College 101: financial literacy

As college tuition rises, high schools and colleges are trying to teach financial literacy, reports Ed Week.

Tidewater Community College in Norfolk, Virginia requires all would-be borrowers to complete a current budget showing income and expenses and a future budget, including expected earnings, showing how they’ll repay the loan.

Reason Chandler looked up his potential salary as an urban planner, to write his repayment plan.

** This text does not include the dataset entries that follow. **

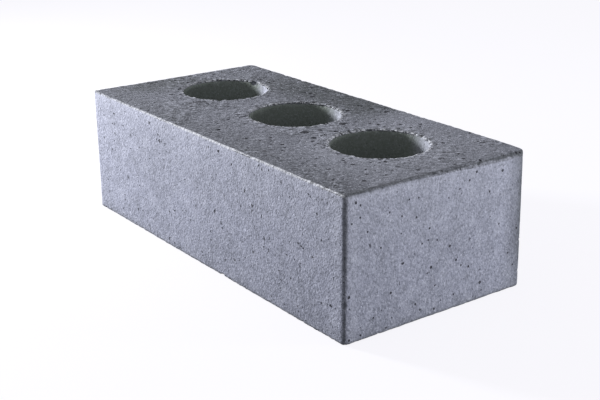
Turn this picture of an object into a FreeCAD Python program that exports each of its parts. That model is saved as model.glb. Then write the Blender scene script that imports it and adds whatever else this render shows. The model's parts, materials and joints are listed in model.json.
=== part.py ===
import FreeCAD, Part
import os

# A perforated engineering brick: one solid block of fired clay.
#
# The clay column is pushed upwards through a die, so the section is the plan of
# the brick: a rectangle with rounded corners and a row of round perforations.
# A wire cuts the column to the brick's height, which leaves the two bed faces.
# Frame: X along the length, Y along the width, Z up. The origin is the centre
# of the lower bed face. Sizes are in millimetres.

# Overall work size of the brick.
LENGTH = 215.0
WIDTH = 102.5
HEIGHT = 65.0

# The die rounds the four upright arrises of the column.
CORNER_RADIUS = 2.0

# Round perforations, which run from bed face to bed face.
PERFORATION_COUNT = 3
PERFORATION_DIAMETER = 44.5
PERFORATION_PITCH = 63.3

# The core bars of the die sit off centre, so the whole row does too:
# towards the left header face and towards the rear stretcher face.
ROW_OFFSET_X = -2.5
ROW_OFFSET_Y = 5.8

# The wire breaks the edges that it cuts, a little more at the perforations.
BED_ARRIS_BREAK = 0.4
PERFORATION_RIM_BREAK = 0.6

NODE = "brick_body"


def rounded_block():
    """The column without its perforations, with rounded upright arrises."""
    corner = FreeCAD.Vector(-LENGTH / 2, -WIDTH / 2, 0)
    block = Part.makeBox(LENGTH, WIDTH, HEIGHT, corner)
    upright = [edge for edge in block.Edges if is_upright(edge)]
    return block.makeFillet(CORNER_RADIUS, upright)


def is_upright(edge):
    """True for an edge that runs along the column."""
    direction = edge.tangentAt(edge.FirstParameter)
    return abs(direction.z) > 0.999


def on_bed_face(edge):
    """True for an edge that lies wholly in the lower or the upper bed face."""
    box = edge.BoundBox
    flat = box.ZLength < 1e-6
    return flat and min(abs(box.ZMin), abs(box.ZMin - HEIGHT)) < 1e-6


def perforation_centres():
    """Centres of the perforations in plan, from left to right."""
    first = -PERFORATION_PITCH * (PERFORATION_COUNT - 1) / 2
    return [
        FreeCAD.Vector(ROW_OFFSET_X + first + index * PERFORATION_PITCH, ROW_OFFSET_Y, 0)
        for index in range(PERFORATION_COUNT)
    ]


def perforation_core(centre):
    """The clay that one core bar displaces, flared where the wire breaks the rims."""
    radius = PERFORATION_DIAMETER / 2
    wide = radius + PERFORATION_RIM_BREAK
    up = FreeCAD.Vector(0, 0, 1)
    shaft = Part.makeCylinder(radius, HEIGHT, centre, up)
    lower_rim = Part.makeCone(wide, radius, PERFORATION_RIM_BREAK, centre, up)
    top = centre + FreeCAD.Vector(0, 0, HEIGHT)
    upper_rim = Part.makeCone(wide, radius, PERFORATION_RIM_BREAK, top, -up)
    return shaft.fuse([lower_rim, upper_rim]).removeSplitter()


def engineering_brick():
    """The whole brick as one solid."""
    block = rounded_block()
    outline = [edge for edge in block.Edges if on_bed_face(edge)]
    block = block.makeChamfer(BED_ARRIS_BREAK, outline)
    return block.cut([perforation_core(centre) for centre in perforation_centres()])


def main():
    """Builds the brick and writes it to its STEP file."""
    os.makedirs("parts", exist_ok=True)
    brick = engineering_brick()
    brick.exportStep(os.path.join("parts", NODE + ".step"))
    print(NODE, "valid", brick.isValid(), "solids", len(brick.Solids), "mm3", round(brick.Volume, 1))


main()
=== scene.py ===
"""The looks of a perforated engineering brick: worn, pitted, wire-cut fired clay.

The brick is one piece. It starts as a plain block with rounded upright
arrises and its perforations cut through, takes an even fine mesh, and is then
worn, chipped, pitted and roughened as the fired clay is. Sizes are in metres,
or in millimetres where a docstring says so, in the row's own frame: X along
the length, Y across the width, Z up.
"""

import json
import logging
import math
from dataclasses import dataclass, field
from enum import Enum
from typing import NamedTuple

import bpy
import numpy as np
from mathutils import Matrix, Vector
from mathutils.kdtree import KDTree


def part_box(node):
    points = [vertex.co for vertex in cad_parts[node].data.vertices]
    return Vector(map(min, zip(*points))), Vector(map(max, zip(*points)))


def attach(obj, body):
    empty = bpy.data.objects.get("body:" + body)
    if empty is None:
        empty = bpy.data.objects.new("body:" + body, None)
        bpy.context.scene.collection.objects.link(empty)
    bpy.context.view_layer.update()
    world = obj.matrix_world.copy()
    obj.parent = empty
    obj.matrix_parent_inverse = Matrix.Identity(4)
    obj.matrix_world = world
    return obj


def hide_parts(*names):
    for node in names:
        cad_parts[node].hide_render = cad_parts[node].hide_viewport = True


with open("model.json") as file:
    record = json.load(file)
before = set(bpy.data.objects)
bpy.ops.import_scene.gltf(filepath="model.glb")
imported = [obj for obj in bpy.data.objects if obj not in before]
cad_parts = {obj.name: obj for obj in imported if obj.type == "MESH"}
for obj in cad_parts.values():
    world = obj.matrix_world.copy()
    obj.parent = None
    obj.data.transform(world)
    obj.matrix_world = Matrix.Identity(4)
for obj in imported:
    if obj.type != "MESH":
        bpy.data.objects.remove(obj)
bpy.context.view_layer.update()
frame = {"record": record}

LOG = logging.getLogger("brick")
MM = 0.001
NODE = "brick_body"
SLOT = "fired_clay"
PIT_DEPTH = "pit_depth"
BODY = "root"
WEIGHT_STEPS = 20


class Fineness(Enum):
    """How fine the brick's mesh is: its even grid's spacing and its most triangles."""

    TRIAL = (1.3 * MM, 110_000)
    FINAL = (0.62 * MM, 192_000)

    @property
    def spacing(self) -> float:
        """Spacing of the even mesh."""
        return self.value[0]

    @property
    def triangles(self) -> int:
        """Most triangles that the finished piece keeps."""
        return self.value[1]


class Bed(Enum):
    """The two wire-cut faces, by the sign of their outward direction along Z."""

    LOWER = -1
    UPPER = 1


# ---------------------------------------------------------------- sizes


@dataclass(frozen=True)
class Perforation:
    """One round perforation, which runs from bed to bed."""

    x: float
    y: float
    radius: float

    def outside(self, points: np.ndarray) -> np.ndarray:
        """Distance of each point from the perforation's wall, into the clay."""
        return np.hypot(points[:, 0] - self.x, points[:, 1] - self.y) - self.radius


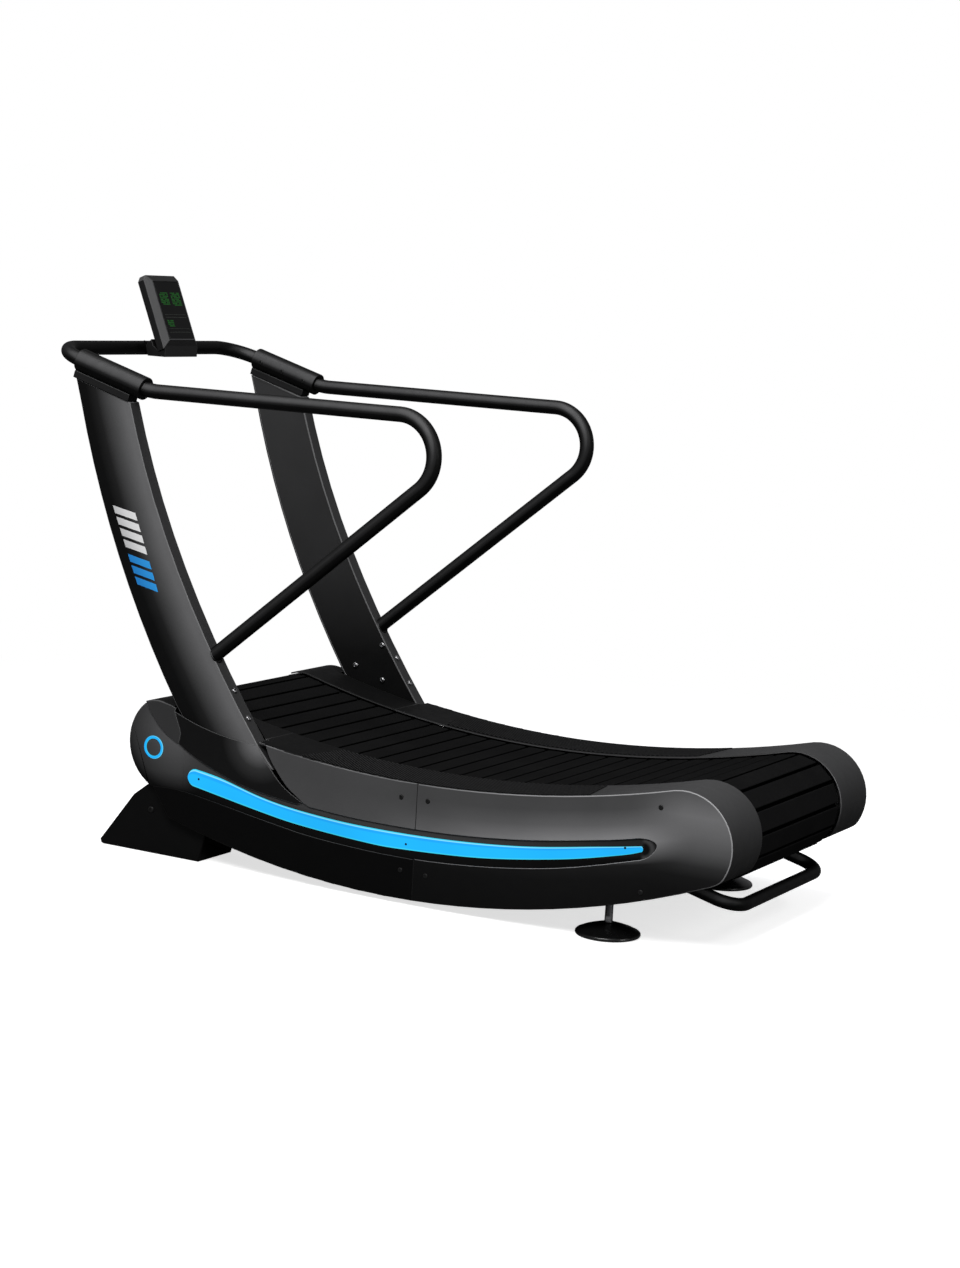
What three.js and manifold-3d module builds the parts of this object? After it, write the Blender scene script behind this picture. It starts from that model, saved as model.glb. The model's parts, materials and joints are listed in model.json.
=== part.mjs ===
// Curved manual treadmill. Millimetres, +Z up, +X towards the rear, -Y is the runner's left side.
// The origin is the middle of the footprint, on the floor.
import * as THREE from 'three';
import Module from 'manifold-3d';
import { mergeVertices } from 'three/addons/utils/BufferGeometryUtils.js';

const wasm = await Module();
wasm.setup();

// ---- driving dimensions -------------------------------------------------------------------
const GAP = 0.3;                                   // clearance between pieces that touch
const SIDES = [{ name: 'left', sign: -1 }, { name: 'right', sign: 1 }];

// The belt loop, as outer surface circles on the two axles and the lowest points of its runs.
const REAR = { x: 883, z: 268, r: 122 };
const FRONT = { x: -608, z: 316, r: 87 };
const RUN_LOW = 300;
const RETURN_LOW = 62;
const SLAT_COUNT = 62;
const SLAT_THICKNESS = 20;
const SLAT_SEAM = 5;
const SLAT_SEAM_DEPTH = 9;
const BELT_HALF_WIDTH = 246;
const DRIVE_BELT_THICKNESS = 8;
const DRIVE_BELT = [195, 235];                     // distance of its two edges from the middle
const AXLE_RADIUS = 12.5;
const AXLE_END = 300;

// The frame.
const BEAM = [256, 296];
const BEAM_TOP_DROP = 10;                          // below the running surface
const BEAM_BOTTOM_DROP = 150;
const BEAM_ENDS = [-540, 790];
const BEAM_WALL = 6;
const BEARING_RAIL_DROP = 78;
const CROSS_MEMBERS = { front: -330, middle: 165, rear: 560 };
const CROSS_SIZE = 50;

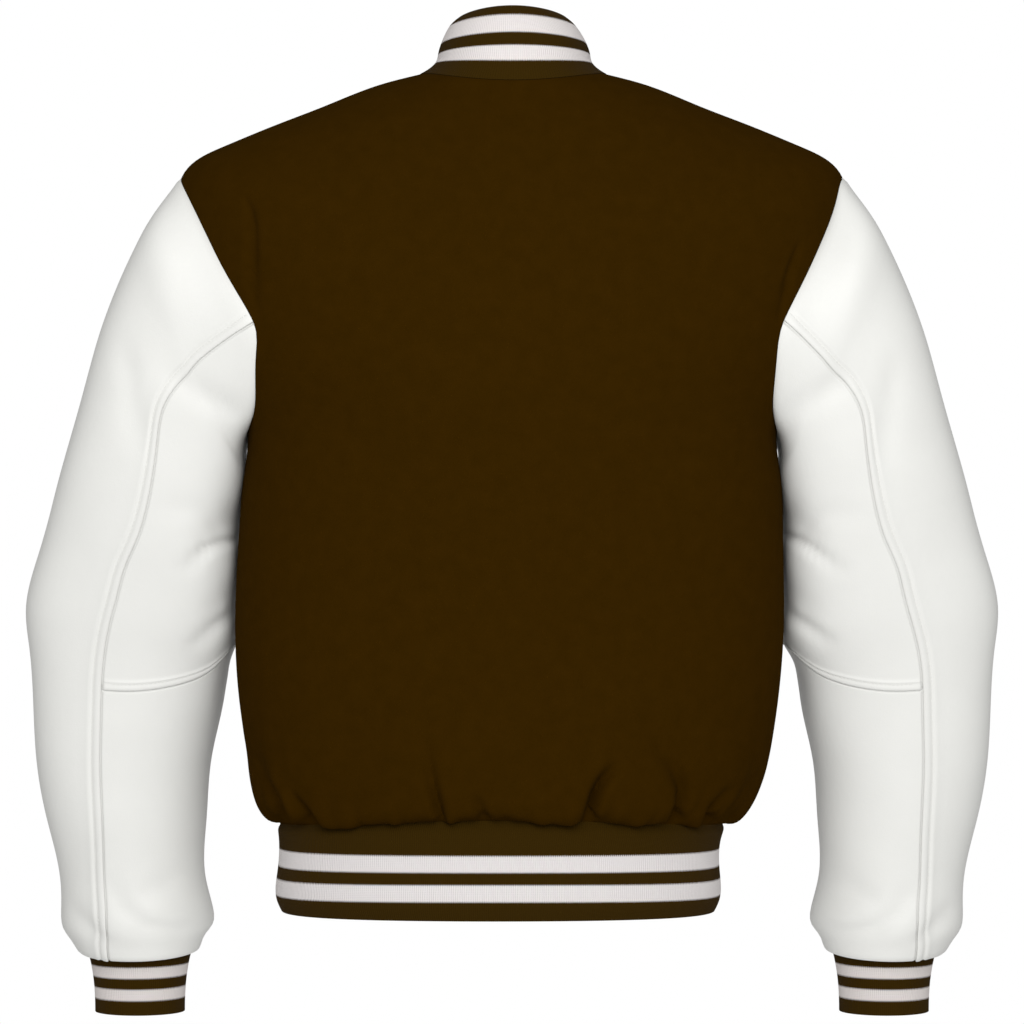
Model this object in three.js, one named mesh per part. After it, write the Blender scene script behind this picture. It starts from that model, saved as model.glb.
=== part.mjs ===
// A varsity jacket, filled out as if worn with nobody in it: melton wool body, leather sleeves,
// and rib-knit collar, cuffs and hem band. Every panel is its own closed wall of cloth.
// Millimetres. +Z is up, -Y is the wearer's back and +X is the wearer's right hand.
// The origin is the centre of the neck, level with the tops of the shoulders beside the collar.
import * as THREE from "three";

// Cloth thicknesses, and the gap that parts one panel from the next at a seam
const WOOL_WALL = 2.4;
const LEATHER_WALL = 1.8;
const RIB_WALL = 3.6;
const SEAM_GAP = 0.4;

// The front closes left over right: how far each front passes the centre line, and the set-back of the lower one
const LAP_HALF = 16;
const LAP_DEPTH = WOOL_WALL + 0.6;
const LAP_FADE = 36;
const TAB_HALF = 20;
const FRONT_SETTLE = 60;

// Body sections from the hem seam up to the neck seam. run: distance up the cloth; side, back, front:
// heights of the section there; half: half width; rear, fore: depths behind and before; shift: sideways
const BODY = [
  { run: 0, side: -588, back: -578.5, front: -584, half: 175, rear: 121, fore: 117, shift: -8 },
  { run: 10, side: -579, back: -574, front: -577, half: 187, rear: 130, fore: 126, shift: -7 },
  { run: 26, side: -563, back: -561, front: -563, half: 197, rear: 135, fore: 131, shift: -5 },
  { run: 56, side: -535, back: -534, front: -535, half: 203.5, rear: 136, fore: 133, shift: -3 },
  { run: 98, side: -494, back: -494, front: -494, half: 209.5, rear: 132, fore: 132, shift: -2.6 },
  { run: 161, side: -431, back: -431, front: -431, half: 213.5, rear: 128, fore: 130, shift: -1.9 },
  { run: 232, side: -360, back: -361, front: -361, half: 211.5, rear: 131, fore: 132, shift: -0.7 },
  { run: 270, side: -322, back: -324.5, front: -324.5, half: 209.2, rear: 133.5, fore: 132.6, shift: 0.2 },
  { run: 308, side: -285, back: -290, front: -290, half: 206, rear: 136, fore: 133, shift: 0 },
  { run: 358, side: -236, back: -250, front: -252, half: 224, rear: 138.5, fore: 131, shift: 0 },
  { run: 408, side: -186, back: -210, front: -216, half: 244, rear: 138, fore: 127, shift: 0 },
  { run: 458, side: -136, back: -170, front: -183, half: 255, rear: 134.5, fore: 122, shift: 0 },
  { run: 508, side: -87, back: -130, front: -152, half: 257, rear: 129, fore: 115, shift: 0 },
  { run: 523, side: -76.5, back: -119, front: -143, half: 249, rear: 126, fore: 111, shift: 0 },
  { run: 552, side: -63, back: -102, front: -132, half: 224, rear: 120, fore: 105, shift: 0 },
  { run: 592, side: -47.3, back: -81.5, front: -118, half: 186, rear: 112, fore: 96, shift: 0 },
  { run: 634, side: -31.8, back: -61, front: -105, half: 146, rear: 103, fore: 86, shift: 0 },
  { run: 676, side: -16, back: -40, front: -92, half: 106, rear: 92, fore: 76, shift: 0.5 },
  { run: 710, side: -7.5, back: -19, front: -80, half: 73, rear: 80, fore: 66, shift: 1 },
];
const UNDERARM_RUN = 308;
const SHOULDER_TIP_RUN = 508;
const NECK_RUN = 710;
const SECTION_FLATNESS = 0.8;

// The armhole: how far the seam is cut in from the side line, in radians, by the turn round it from the
// shoulder tip (0) to under the arm (180 degrees). The back's two armholes differ a little
const ARMHOLE = [
  { turn: 0, left: 0, right: 0, front: 0 },
  { turn: 14, left: 0.122, right: 0.17, front: 0.1 },
  { turn: 30, left: 0.275, right: 0.272, front: 0.25 },
  { turn: 48, left: 0.396, right: 0.34, front: 0.417 },
  { turn: 68, left: 0.492, right: 0.427, front: 0.57 },
  { turn: 86, left: 0.59, right: 0.513, front: 0.633 },
  { turn: 100, left: 0.622, right: 0.544, front: 0.625 },
  { turn: 110, left: 0.577, right: 0.513, front: 0.596 },
  { turn: 130, left: 0.455, right: 0.404, front: 0.488 },
  { turn: 155, left: 0.28, right: 0.241, front: 0.283 },
  { turn: 180, left: 0, right: 0, front: 0 },
];
// The turns that the body's rows and the sleeves' columns share at the armhole
const ARMHOLE_TURNS = [0, 14, 28, 42, 56, 70, 83, 95.5, 105, 118, 132, 146, 158, 170, 180];

// Collar sections from the neck seam up to the rolled top edge, with the same columns as the body's
const COLLAR = [
  { run: 0, side: -7, back: -18.6, front: -79.6, half: 73, rear: 80, fore: 66, shift: 1 },
  { run: 8, side: -3.5, back: -11, front: -72, half: 67, rear: 77.6, fore: 66.5, shift: 1.2 },
  { run: 16, side: 1, back: -3, front: -64, half: 62, rear: 75, fore: 66.5, shift: 1.4 },
  { run: 32, side: 10.5, back: 12.5, front: -50, half: 59, rear: 70, fore: 65.5, shift: 1.6 },
  { run: 48, side: 24, back: 27.5, front: -38, half: 53.5, rear: 64.5, fore: 62.5, shift: 1 },
  { run: 57, side: 32.5, back: 37, front: -32.5, half: 47.5, rear: 60, fore: 59, shift: 0.5 },
  { run: 62, side: 36, back: 41, front: -31, half: 43, rear: 56.5, fore: 56.5, shift: 0.5 },
];
const COLLAR_RUNS = [0, 8, 16, 32, 48, 57, 62];
const COLLAR_END_GAP = 0.9;
const COLLAR_END_ROUNDING = { width: 24, drop: 0.34 };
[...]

“This budget worksheet slows you down a bit and makes you realize, ‘Hey, I have to pay this money back,’ ” said the 26-year-old, who says it took just 15 minutes to meet the college’s new financial-aid requirement. Despite qualifying for Pell Grants and veterans’ benefits, Mr. Chandler estimates he will have accumulated $45,000 in debt by the time he finishes his education, including a master’s degree. “I’m pretty confident that once I’m done with college, I’ll be able to secure a stable job, start my career, and I’ll be able to balance things out easily.”

Four states have made financial literacy a graduation requirement and 19 others require financial education to be included in the curriculum, reports Ed Week.

Ken Krause of Fitzgerald High School in Warren, Mich., teaches a personal-finance class using free resources from the National Endowment for Financial Education, a Denver-based nonprofit.

. . . Since the students don’t have a good grasp of how long it takes to earn a certain amount of money, they build budgets for college and for work in various careers. The class learns about the potential salary boost that comes with a college degree. Mr. Krause doesn’t want to discourage his students from college, but he wants to prepare them for the long-term consequences of borrowing too much.

Rivier College, a private school in New Hampshire, offers money-management workshops for students like Jessica Harringon, a sophomore majoring in early-childhood education.

“I knew when I applied that it was a really expensive college,” said Ms. Harrington, who expects to have $100,000 in debt when she graduates and expects to earn $16,000 to $34,000 a year as a teacher. “I’m hoping the caliber of the education will allow me to get a job that will make it easier to pay off.”

Looking ahead to graduate school, Ms. Harrington is hoping to get a position on campus that would cover her costs so she doesn’t have to borrow more.

If she owes $100,000 and works for $16,000 to $34,000 a year — even with a college degree, preschool teachers don’t earn much — how can she possibly make loan payments?

I guess the new, improved Pay As You Earn would help by limiting payments to 10 percent of her above-poverty income for 20 years. In fact, she’d pay nothing at $16,000 a year and only $150 a month if she reached the top end of the range. She might as well borrow more for that master’s degree, because she’ll hit the payment cap long before she can pay back $100,000. Of course, if she marries a guy with a decent income, her payments will go up. She can’t count on being poor.

There are low-cost ways to earn a degree — or the equivalent.